In a Neo4j graph, we see exactly how individual accounts relate to credentials, and we can look for discrete areas of the graph—subgraphs —in which all the nodes are connected by their relationships to given credentials, regardless of the relationship direction. This kind of subgraph, whose nodes are all reachable from one another, is known as a component.
The accounts in a component are likely to be managed by the same individual or organization. For example, consider a scenario in which three accounts share the same email address:
Account A (blue) is John’s personal account, account B (green) is John’s business page for his coffee shop, and account C (yellow) is a suspicious account promoting counterfeit merchandise.
Using a graph database, we represent these accounts as nodes and establish relationships between them and their individual emails, which in this case happen to be shared email addresses. By analyzing the subgraph that emerges, we can infer that Accounts A and B are both managed by John and that John’s activities warrant further investigation due to the suspicious nature of Account C.
Distinguishing Between Legitimate and Malicious Connected Accounts
While shared credentials can raise suspicions, it’s crucial to recognize when connected accounts are legitimate. There are many valid reasons for managing multiple accounts. A social media manager, for example, might handle several pages for different clients, all linked to their professional email addresses. Alternatively, a local political party may have support accounts for various candidates.

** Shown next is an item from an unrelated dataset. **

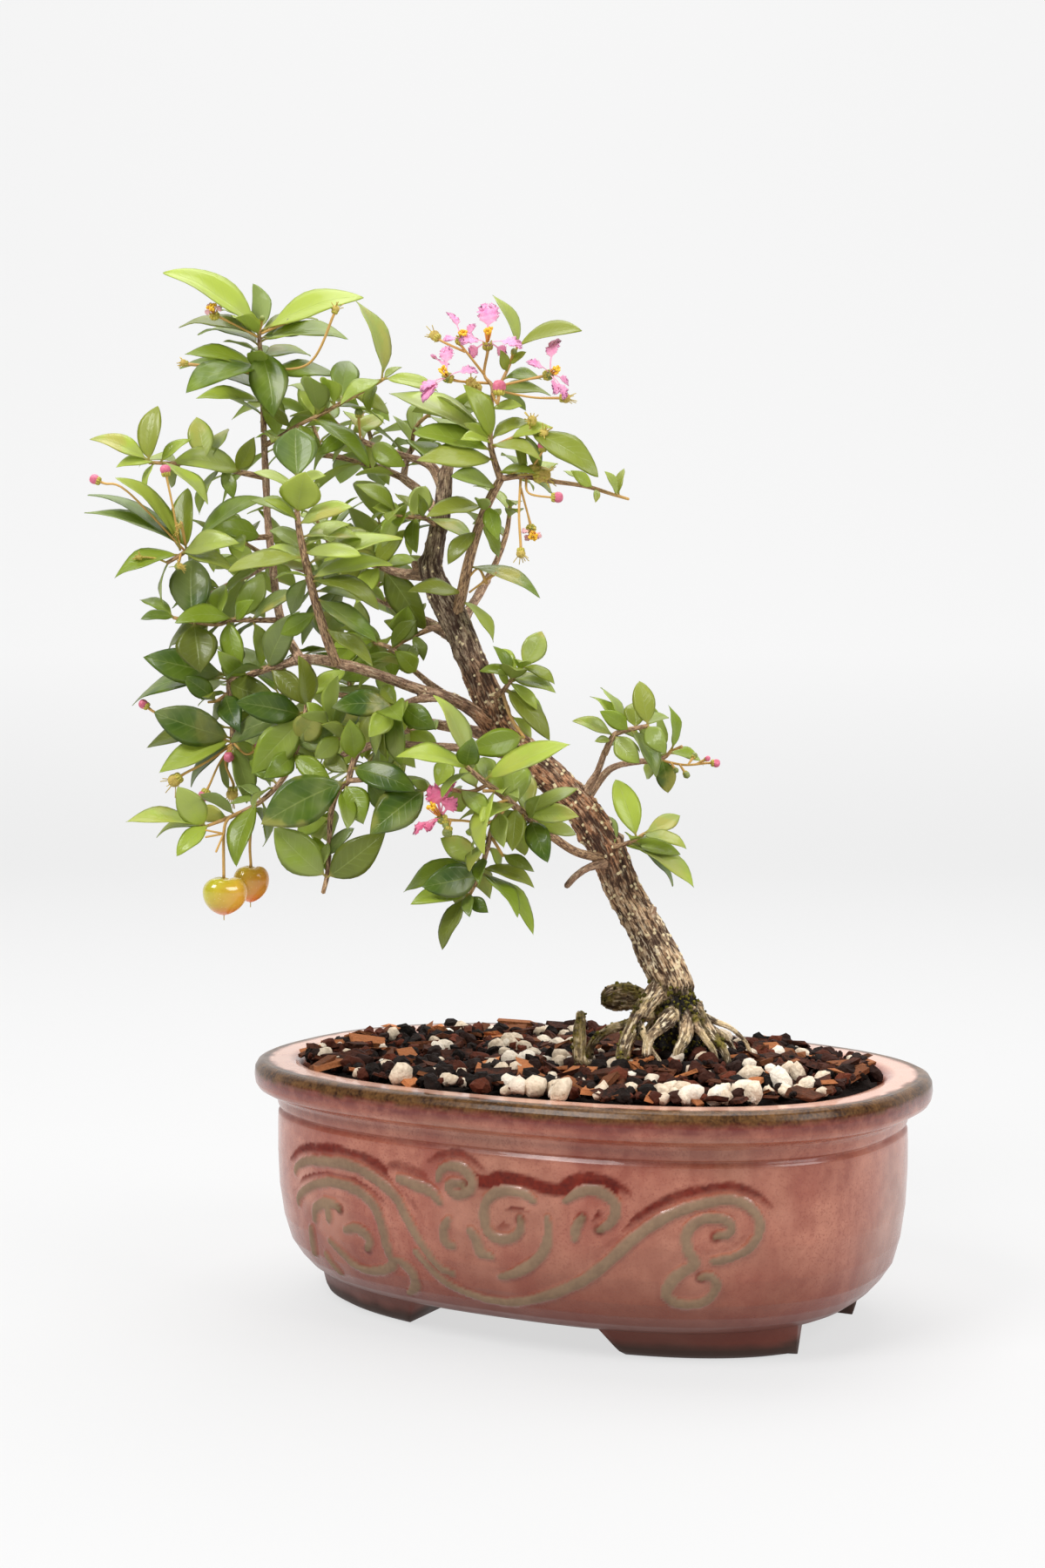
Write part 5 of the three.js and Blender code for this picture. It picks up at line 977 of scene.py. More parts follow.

Graph databases allow us to analyze patterns and anomalies within the weakly connected components to distinguish between legitimate and malicious accounts. One red flag is a sudden surge in new accounts. If someone creates many new accounts with the same credentials in a short period of time, they may be doing so maliciously. This kind of suspicious weakly connected component is on the right:
By analyzing graph patterns within components, we can identify and flag suspicious accounts for additional analysis, while ensuring that legitimate accounts can continue to operate and advertise effectively.
Analyzing Deleted Accounts to Determine Their Legitimacy
Another challenge in identity resolution arises when accounts are deleted, either by the company because the accounts violated platform policies or by the users themselves. Deleted accounts leave behind a trail of relationships that can provide insights into their legitimacy.
Graph databases maintain the historical data and relationships associated with deleted accounts, enabling us to track and analyze them. Closely examining deleted accounts and their associations allows us to make inferences about their legitimacy.
For example, if a deleted account had a history of authentic user engagement and legitimate advertising activities, it is more likely to have been a genuine account. Conversely, suspicious behavior, lack of engagement, and connections to other flagged accounts may indicate that a deleted account was created for malicious purposes.
By leveraging graph databases to analyze deleted accounts and their relationships, we can gain a more comprehensive understanding of the overall identity resolution puzzle, even when pieces go missing.
Connecting Accounts Without Common Credentials
Things get really interesting when we start to find connections between accounts that don’t share credentials. In the illustration below, we can see that the two green nodes, Account B and Account C, share an email address and phone number. But the graph also reveals something that would be extremely difficult to discern in tabular data: Account A (blue) and Account E (yellow) belong to the same network of accounts, even though they don’t share any credentials.
Ensuring Integrity in Political Advertising With Relationship Analysis
Identity resolution through relationship analysis is critical to maintaining the integrity of social media advertising during presidential elections in the U.S. By leveraging graph databases to identify and examine weakly connected components, we can peel back layers of complexity and distinguish between legitimate and malicious accounts.
Once we’ve mapped out malicious account networks, revealing influence previously hidden in thickets of account credentials, we can begin to rein in malicious activity, from coordinated inauthentic behavior and account masking to merchandise spamming.